5. I needed to find a professional learning network beyond my local community. I was looking for insights and ideas beyond my region, and I soon realized that I could find that community of practice with grade-level school counseling Facebook groups and following key hashtags on social media.
Get started by searching these hashtags on Twitter or Instagram:
- #SCCHAT = School Counselor Chat
- #ESCCHAT = Elementary School Counselor Chat
- #MSCCHAT = Middle School Counselor Chat
- #HSCCHAT = High School Counselor Chat
Are you new to using educational technology tools? Here are three tips to get started!
1. Make a list of some of your professional challenges. These don’t have to be tech challenges! Notice that my list was about budget, lessons, collaboration, and advocacy.
2. Prioritize just one or two places to begin exploring.
3. Identify where you want to search for information based on your comfort level.
- If you are already on Facebook, consider joining a Facebook group for your demographic of students you work with, such as High School Counselors Network, Caught in the Middle School Counselors, or the Elementary School Counselor Exchange. You can search by keywords in the group to see what other counselors have already shared on the topic OR post your question (without identifying student information) in the group.

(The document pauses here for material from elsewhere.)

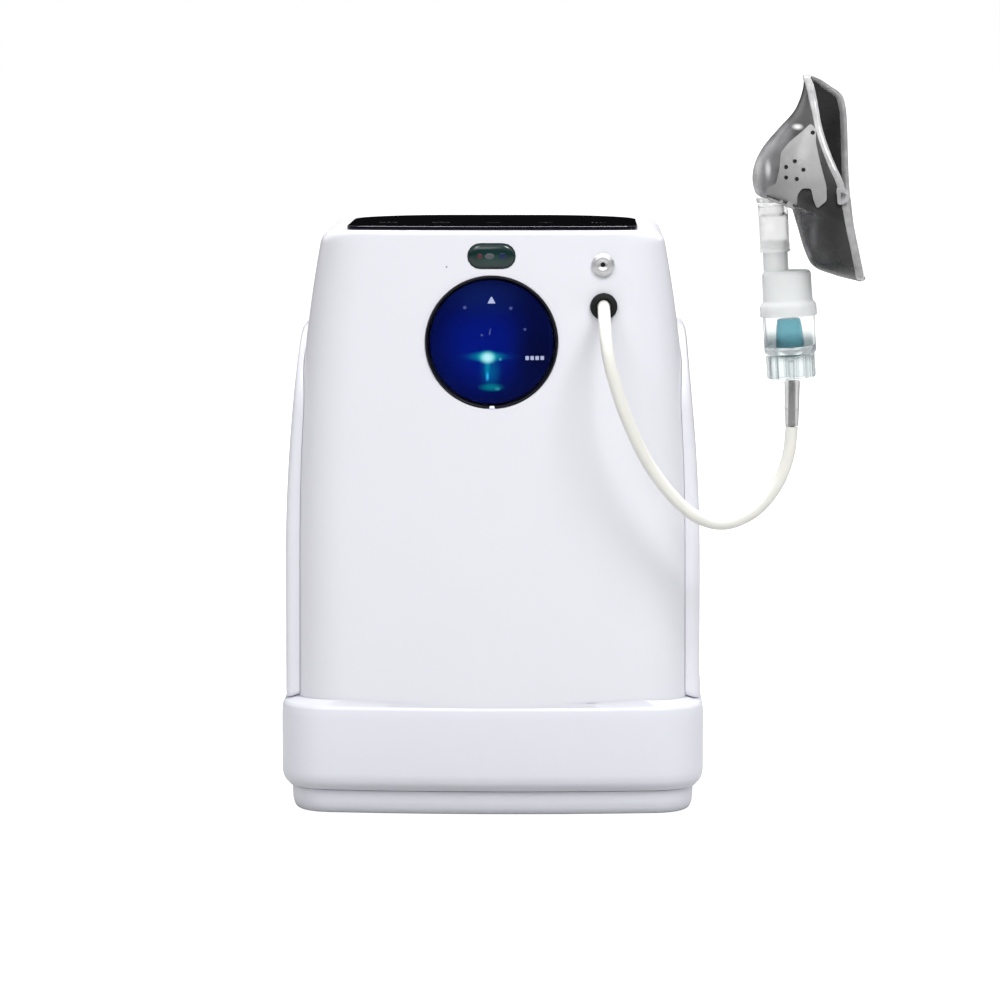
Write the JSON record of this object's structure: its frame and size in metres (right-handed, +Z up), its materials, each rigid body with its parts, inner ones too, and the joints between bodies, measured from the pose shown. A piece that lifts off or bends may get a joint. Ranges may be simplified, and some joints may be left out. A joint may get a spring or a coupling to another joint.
{
  "type": "oxygen concentrator",
  "caption": "Small home oxygen concentrator: white cabinet with touch-panel roof, round blue water window, ports and a hose to a nebulizer with face mask.",
  "frame": {"origin": "bottom centre of the cabinet, on the table under its four feet", "axes": "+Z up, the front face and window look along -Y, +X is to the right of someone facing the front"},
  "size_m": [0.3404, 0.2672, 0.4331],
  "materials": {
    "white_plastic": "glossy moulded ABS",
    "black_glass": "black glass touch surface",
    "black_plastic": "satin",
    "blue_window": "deep blue transparent, polished",
    "clear_plastic": "clear",
    "frosted_plastic": "frosted, translucent",
    "blue_plastic": "translucent blue",
    "green_lens": "dark green, polished",
    "rubber": "matte",
    "hose_rubber": "smooth soft PVC",
    "steel": "satin",
    "aluminium": "satin",
    "foam": "open-cell foam",
    "filter_paper": "pleated paper",
    "circuit_board": "satin",
    "grey_plastic": "satin"
  },
  "bodies": {
    "cabinet": {"front_shell": "white_plastic", "rear_shell": "white_plastic", "side_cover_left": "white_plastic", "side_cover_right": "white_plastic", "lower_band": "white_plastic", "base_tray": "white_plastic", "touch_panel": "black_glass", "window_ring": "black_plastic", "power_inlet": "black_plastic", "switch_bezel": "black_plastic", "breaker_body": "black_plastic", "fan_frame": "black_plastic", "solenoid_left": "black_plastic", "solenoid_right": "black_plastic", "nebulizer_cup": "clear_plastic", "nebulizer_baffle": "blue_plastic", "ir_lens": "green_lens", "hose_grommet": "rubber", "foot_1": "rubber", "foot_2": "rubber", "foot_3": "rubber", "foot_4": "rubber", "compressor_mount_1": "rubber", "compressor_mount_2": "rubber", "compressor_mount_3": "rubber", "compressor_mount_4": "rubber", "hose": "hose_rubber", "oxygen_outlet": "steel", "hose_barb": "steel", "case_screw_1": "steel", "case_screw_2": "steel", "case_screw_3": "steel", "case_screw_4": "steel", "chassis_shelf": "steel", "blank_plate": "aluminium", "compressor_body": "aluminium", "compressor_head_left": "aluminium", "compressor_head_right": "aluminium", "sieve_column_left": "aluminium", "sieve_column_right": "aluminium", "valve_manifold": "aluminium", "power_supply": "aluminium", "foam_filter": "foam", "hepa_filter": "filter_paper", "panel_board": "circuit_board", "control_board": "circuit_board", "cup_cradle": "grey_plastic", "hose_connector": "grey_plastic", "grip_pocket": "grey_plastic", "oxygen_tank": "grey_plastic"},
    "water_cup": {"humidifier_cup": "clear_plastic"},
    "window_lid": {"window_cover": "blue_window"},
    "filter_hatch": {"filter_door": "white_plastic"},
    "compressor_impeller": {"compressor_fan": "grey_plastic"},
    "exhaust_impeller": {"fan_rotor": "black_plastic"},
    "power_rocker": {"switch_rocker": "black_plastic"},
    "breaker_reset": {"breaker_button": "black_plastic"},
    "nebulizer_top": {"nebulizer_cap": "frosted_plastic", "mask_collar": "frosted_plastic"},
    "face_mask": {"mask_shell": "clear_plastic"}
  },
  "joints": [
    {"name": "cup_slide", "type": "slide", "parent": "cabinet", "child": "water_cup", "axis": [0, -1, 0], "range_m": [0, 0.08]},
    {"name": "window_twist", "type": "hinge", "parent": "water_cup", "child": "window_lid", "pos_m": [0, -0.1, 0.2786], "axis": [0, -1, 0], "range_deg": [0, 30]},
    {"name": "filter_door_hinge", "type": "hinge", "parent": "cabinet", "child": "filter_hatch", "pos_m": [-0.03975, 0.09995, 0.225], "axis": [0, 0, 1], "range_deg": [0, 90]},
    {"name": "compressor_spin", "type": "hinge", "parent": "cabinet", "child": "compressor_impeller", "pos_m": [0.0866, 0, 0.068], "axis": [1, 0, 0], "continuous": true},
    {"name": "exhaust_spin", "type": "hinge", "parent": "cabinet", "child": "exhaust_impeller", "pos_m": [0.048, 0.088, 0.112], "axis": [0, -1, 0], "continuous": true},
    {"name": "power_rock", "type": "hinge", "parent": "cabinet", "child": "power_rocker", "pos_m": [-0.025, 0.1022, 0.1], "axis": [1, 0, 0], "range_deg": [0, 18]},
    {"name": "breaker_press", "type": "slide", "parent": "cabinet", "child": "breaker_reset", "axis": [0, -1, 0], "range_m": [0, 0.0025], "stiffness_N_per_m": 300},
    {"name": "nebulizer_twist", "type": "hinge", "parent": "cabinet", "child": "nebulizer_top", "pos_m": [0.1733, -0.115, 0.2588], "axis": [-0.0576, 0, 0.9983], "range_deg": [0, 30]},
    {"name": "mask_swivel", "type": "hinge", "parent": "nebulizer_top", "child": "face_mask", "pos_m": [0.16181, -0.115, 0.3573], "axis": [-0.0576, 0, 0.9983], "range_deg": [-90, 90]}
  ]
}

- If you aren’t on social media, you can still search YouTube for topics such as “School counselor + remote” for videos and tips from school counselors.
- There are lots of fantastic podcasts made by school counselors and designed for school counselors. You can listen right from your computer and many podcasters video record their session so you can watch as well! Check out Counselor Accents Podcast for a list of topics on current trends in school counseling, including virtual school counseling, engaging families, and the school counselor and administrator partnership.
- Search the archives of your favorite school counselor magazine.